FEU’s fingerprints on a global innovation
Behind FIT-ED’s strategic direction is a leadership team closely affiliated with FEU. The university’s forward-thinking stance on innovation, access, and inclusion provided early ground for testing TPD@Scale principles. This has made FEU not just an early adopter, but a formative co-developer of TPD@Scale itself, including two Philippine TPD@Scale models by FIT-ED that have informed international practice. FIT-ED Executive Director Victoria Tinio emphasizes this synergy, stating, “The work we do at FIT-ED mirrors FEU’s own institutional values. It’s about giving educators the tools they need to thrive, and ensuring those tools are evidence-based, contextually relevant, and accessible at scale.” This alignment is visible in FEU’s broader initiatives. Through its partnership with the Security Bank Foundation, the university supports scholars who are making tangible contributions to their home communities, with many of them future educators and community leaders. At the high school level, FEU has piloted InnoSpace as a makerspace program designed to foster creativity, problem-solving, and collaboration among students.

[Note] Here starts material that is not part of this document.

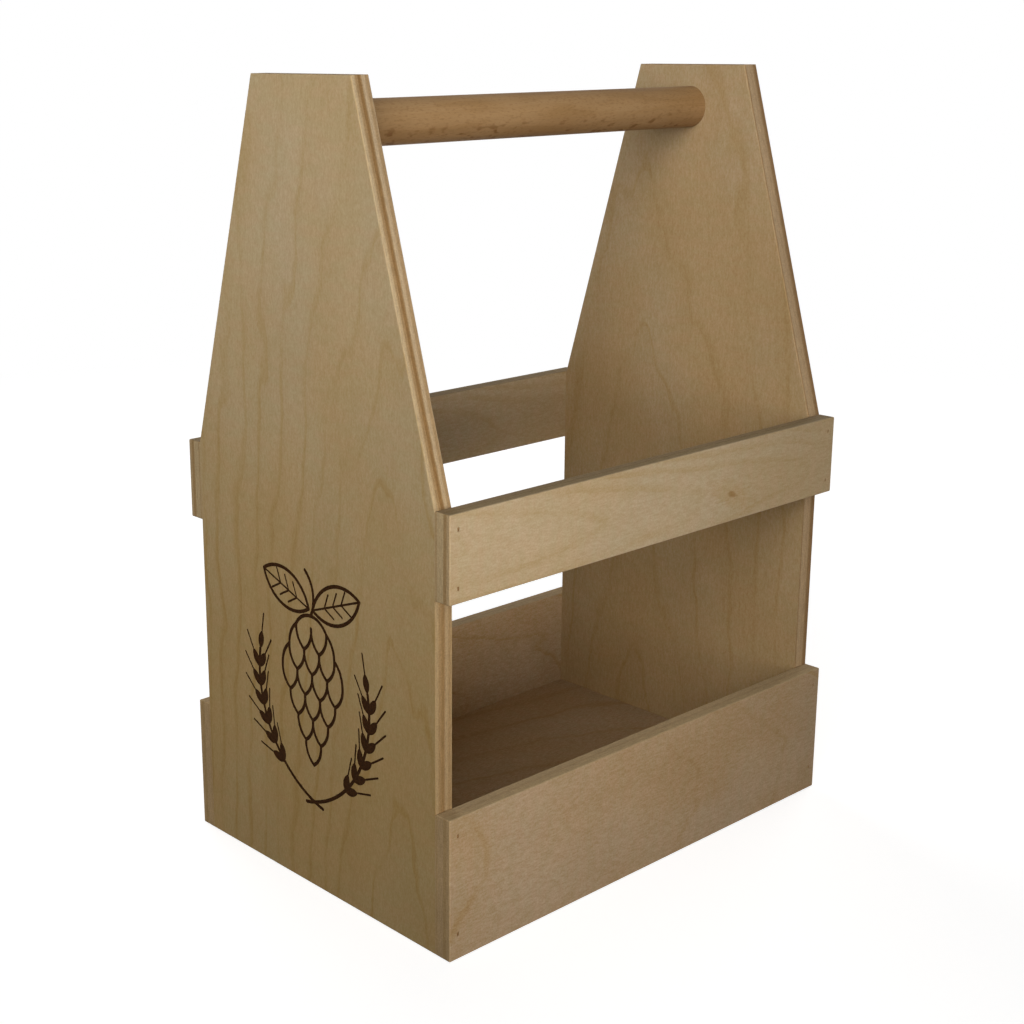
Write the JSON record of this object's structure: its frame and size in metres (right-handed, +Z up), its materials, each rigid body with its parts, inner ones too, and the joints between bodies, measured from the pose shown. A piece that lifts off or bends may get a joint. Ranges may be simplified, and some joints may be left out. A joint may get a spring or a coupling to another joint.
{
  "type": "bottle caddy",
  "caption": "Open plywood carrier for bottles: tapered end panels, slatted front and back, grooved-in base, round wooden handle and an engraved hop and barley motif.",
  "frame": {"origin": "centre of the footprint, on the surface that the caddy stands on", "axes": "+Z up, +X along the handle from the engraved end panel to the plain one, -Y towards the front"},
  "size_m": [0.206, 0.143, 0.29],
  "materials": {
    "plywood": "bare birch plywood, sanded, veneer grain on the faces and striped plies on the edges",
    "beech": "bare sanded beech dowel with fine flecks along the grain",
    "brads": "dull brown coated steel wire"
  },
  "bodies": {
    "root": {"end_panel_left": "plywood", "end_panel_right": "plywood", "base_board": "plywood", "upper_rail_front": "plywood", "upper_rail_back": "plywood", "lower_board_front": "plywood", "lower_board_back": "plywood", "handle_dowel": "beech", "upper_rail_front_brads_left": "brads", "upper_rail_front_brads_right": "brads", "upper_rail_back_brads_left": "brads", "upper_rail_back_brads_right": "brads", "lower_board_front_brads_left": "brads", "lower_board_front_brads_right": "brads", "lower_board_back_brads_left": "brads", "lower_board_back_brads_right": "brads"}
  },
  "joints": []
}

Driving change where it matters most
TPD@Scale continues to expand its geographic footprint while deepening its integration into national education systems. In countries like Pakistan and Nepal, FIT-ED has introduced Networked Improvement Communities (NICs) that enable school leaders to identify local barriers to inclusion and collectively design data-driven responses. In Tanzania, Rwanda, Sierra Leone, and Zambia, FIT-ED is supporting research on adaptations and localizations in large-scale TPD implementations that make teacher learning more relevant and effective. In the Philippines, FIT-ED is working alongside the Department of Education to strengthen decision-making by school heads and supervisors on the effective use of educational technology (EdTech). This work includes conducting a study on EdTech decision-making in DepEd schools, creating a framework and toolkit for EdTech decision-making, and developing and piloting a foundational course for school heads and supervisors.
What began as a local innovation now helps guide policy dialogue in regional blocs, informs donor investment strategies, and provides a replicable blueprint for governments confronting systemic teacher shortages, uneven training access, and the pressures of education reform. Perhaps what is most remarkable about TPD@Scale is its reversal of traditional knowledge flows. While many education reforms in the Global South are imported from Global North contexts, TPD@Scale is an example of the opposite: a Philippine-led, Global-South developed approach that is being adapted, localized, and scaled by countries across Africa, Asia, Latin America, and the Middle East. As FIT-ED continues to expand its partnerships and research portfolio including a forthcoming white paper on TPD@Scale in Africa and a special journal issue on emerging technologies that can support TPD@Scale, the leadership of FEU ensures that the Philippines remains central to these global conversations. It is a powerful reminder that institutions like FEU should not just keep pace with change, but help define what meaningful, inclusive, and scalable education reform looks like in the 21st century.